Pamir 4: Khorog to Qal’ai Khumb – stomach bugs, checkpoint vodka drinking and wallet losing 

Khorog was a nice town to hang out in before moving on. There is an excellent Indian restaurant in the middle of town where we ate both nights as well as a number of excellent local cafes.

It felt amazing to eat some different tasting meals as we have largely been living off the same tomato based dish when camping. We were also able to draw cash (although ended up using our debit visa AGAIN after our Caxton MasterCard wouldn’t work in any of the machines….) and spent the best part of our day off lazing in the towns lovely park, swimming in the lido, playing cards and drinking lots of beer.

We were able to stock up on all the essentials at the market which including the normal hunt for porridge oats… We weren’t going to carry as much food with us from now on as there would be many more towns and shops on the forthcoming road.

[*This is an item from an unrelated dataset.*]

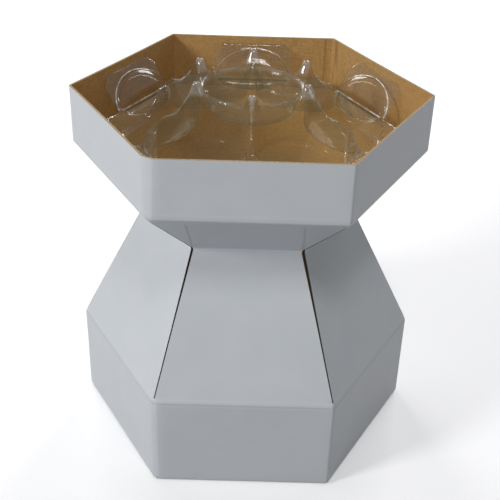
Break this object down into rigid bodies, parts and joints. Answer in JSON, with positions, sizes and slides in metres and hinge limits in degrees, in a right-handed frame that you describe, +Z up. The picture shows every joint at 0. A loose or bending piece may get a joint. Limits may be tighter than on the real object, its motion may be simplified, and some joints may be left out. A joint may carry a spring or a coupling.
{
  "type": "cupcake bouquet box",
  "caption": "Hexagonal folded board carrier with a wide tray, a narrow neck and a wide foot, holding a clear moulded film insert with round wells for cupcakes.",
  "frame": {"origin": "centre of the foot's underside, where the box stands on a table", "axes": "+Z up through the neck and the tray, +X towards a corner of the hexagon, -Y towards the flat side that faces the viewer"},
  "size_m": [0.2392, 0.2078, 0.2626],
  "materials": {
    "white_board": "satin white outside, brown kraft inside",
    "clear_film": "clear glossy moulded film"
  },
  "bodies": {
    "root": {"carton": "white_board", "cupcake_insert": "clear_film"}
  },
  "joints": []
}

So we set off out of Khorog the next morning. We had stayed at the Pamir Lodge which is where most other tourists, especially cycle tourers end up. We had an OK stay but in some ways it was a mistake for us to go there mainly because we both caught an ugly stomach bug which didn’t manifest itself until we were back on the road.

We didn’t cover as many kilometres as we wanted the first day only managing 72km before camping outside the town of Rushon.

The bug hit me first (the next morning) and we managed 30km before I admitted defeat and told Paddy I couldn’t go on. We set up camp in a lovely spot along the shores of the river and I spent the majority of the afternoon sleeping, waiting for the Imodium and antibiotics to kick in. 

Afghan children playing across the river directly opposite our camping spot

By the evening I was feeling pretty good at which point the same bug hit Paddy who was up half the night being violently sick…

Despite the bad night we managed to set off the next morning and did a good day of cycling. 

At 4ish we’re stopped at a checkpoint and got chatting to the friendly army guys manning the post. This friendly chat ended up with us being invited into their office for vodka shots (I say ‘shots’ it was more like large glasses). 

By the time we left I was rather tipsy (as was Paddy) and we’re not ashamed to admit that we had a little stop overlooking the river and sang along to Elton John for a while at the top of our lungs. Half way through Paddy’s passionate performance of ‘Don’t let the sun go down on me‘ a guy pulls up in a silver car and despite out cheery waves flashes an official looking government card. Clearly we’re meant to be highly intimidated by this although we have no idea what the card means or who this random person is. Nevertheless we act all meek and he drives off after telling us to move on.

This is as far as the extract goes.